I prototyped this circuit on a breadboard first. The resistor values I used on the breadboard were slightly different than what I used in the circuit because the bare conductive paint adds resistance into the circuit. On the breadboard I found that 3Kohm and 68ohm resistors were ideal in the voltage follower circuit drawn above. In the final product I increased the 3K to 6.8K and decreased the 68ohm to 10Ohm to increase the amount of current going through the resistor.

The fabrication process was simple lithography. I designed my lithography mask using Eagle, Photoshop, and Illustrator.

First I drew out my schematic in Eagle and used the board layout editor to design the traces for the PCB. I purposefully laid things out so that the circuit would fit nicely alongside the 4.5" flex sensor. After I arranged everything the way I liked I increased the width of the traces to 0.085" (this was the max width I felt I could get away with). When using this Bare Conductive paint it's important to remember that it will add some resistance to your circuit, thinner traces will have more resistance, so if you want to avoid this you'll have to make your traces as wide as possible. I found that my traces had a resistance of about 600ohms per inch (you can check out the Bare Conductive datasheet for more info). I think if I was to redesign this circuit I would minimize the distance between the transistor, LED, and ground in order to increase brightness. I would also remove the resistor in series with the LED completely because the traces themselves can act as a current limiting resistor for the LED. I've attached my Eagle files below.

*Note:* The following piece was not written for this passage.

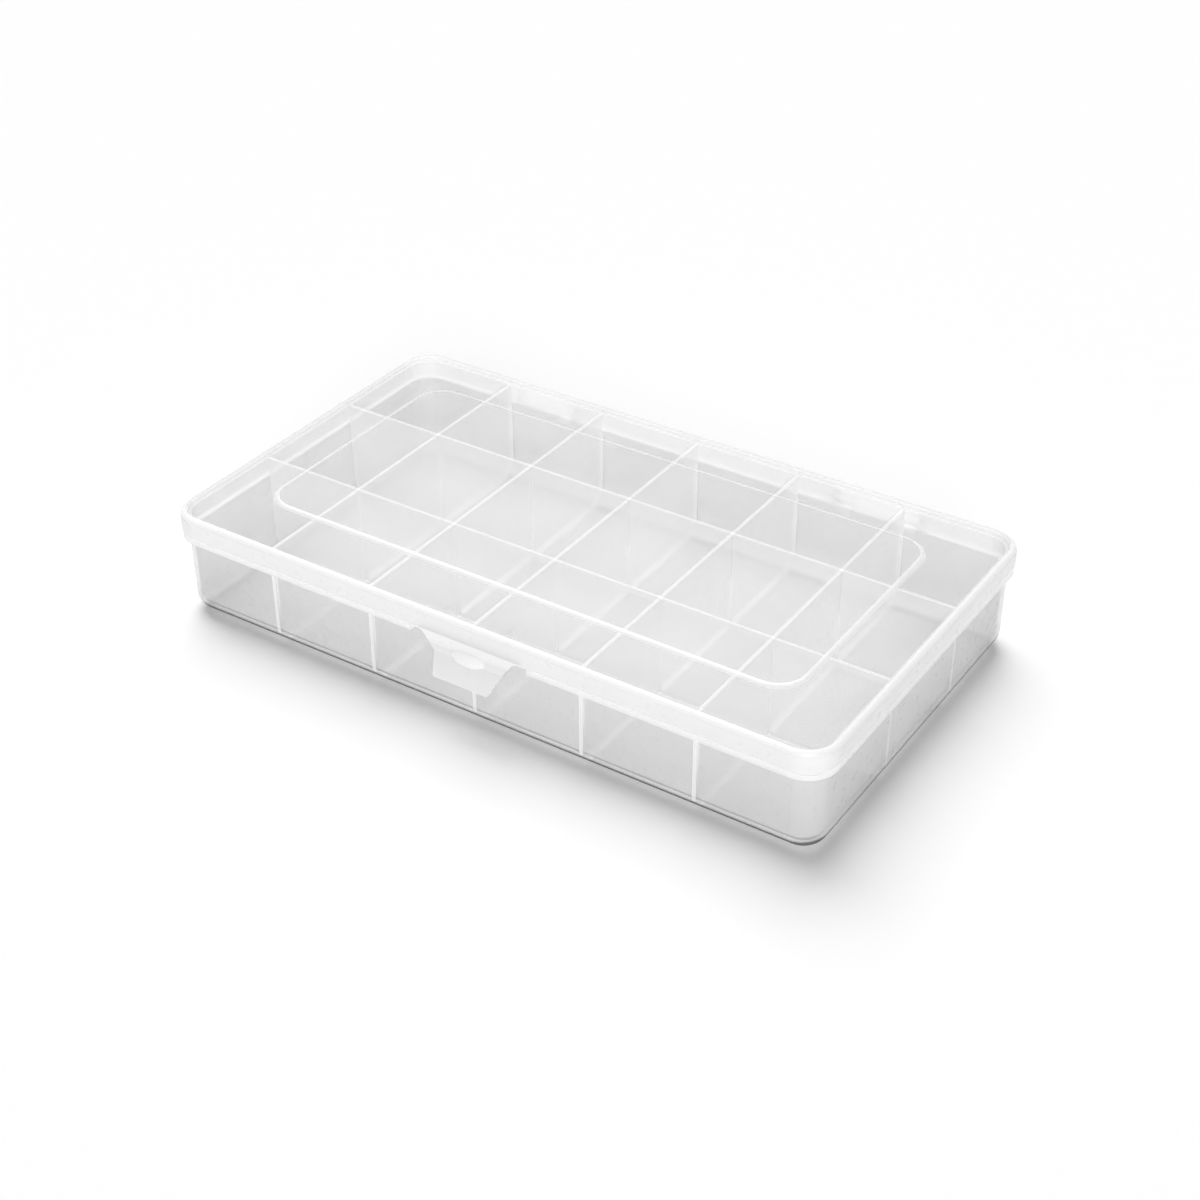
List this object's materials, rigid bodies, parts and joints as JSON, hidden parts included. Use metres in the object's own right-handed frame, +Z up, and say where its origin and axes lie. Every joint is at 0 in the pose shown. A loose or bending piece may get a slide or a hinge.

I exported an image of the traces to photoshop and made a few adjustments. I deleted parts of the traces that I felt were too close to each other and increased the size of the component contacts where necessary. I imported my final design into Illustrator and used the live trace function to generate a vector file of the traces. I've attached the final EPS file below. I sent this file to a laser cutter and cut my lithography mask out of some blue painter's tape. If you don't have access to a laser cutter, you could try printing the EPS file and using it as a guide to cut the mask by hand.

Once cut, I carefully removed the insides of the traces with a pair of tweezers (fig 4) and transferred this mask onto a piece of transparency film (fig 5). I diluted the Bare Conductive paint slightly with water and painted it on top of the lithography mask (fig 6). Once dry (after about 15 min) I carefully removed the tape with tweezers. I patched any broken traces with a dab of paint. I drilled holes in the film for the components using a drill press (fig 7).

Once drilled, I threaded my components in and used a dab of paint to cold solder them to the circuit (fig 8). Once dry, I gently clipped the excess leads. I added a bit of hot glue around the connection to the 9V battery snap to give it a little structural support. I also glued down the flex sensor to the surface of the circuit board.


I'd like to continue working on this technique, as it's quite less time consuming and wasteful than traditional PCB etching. I liked working with the transparency film because the end result looks interesting, but I think it would be better to work with a more hydrophilic material like paper- the paint would bond much more easily. I may also experiment with laser etching small wells in acrylic and filling these wells with paint- the added height might decrease resistance in the traces.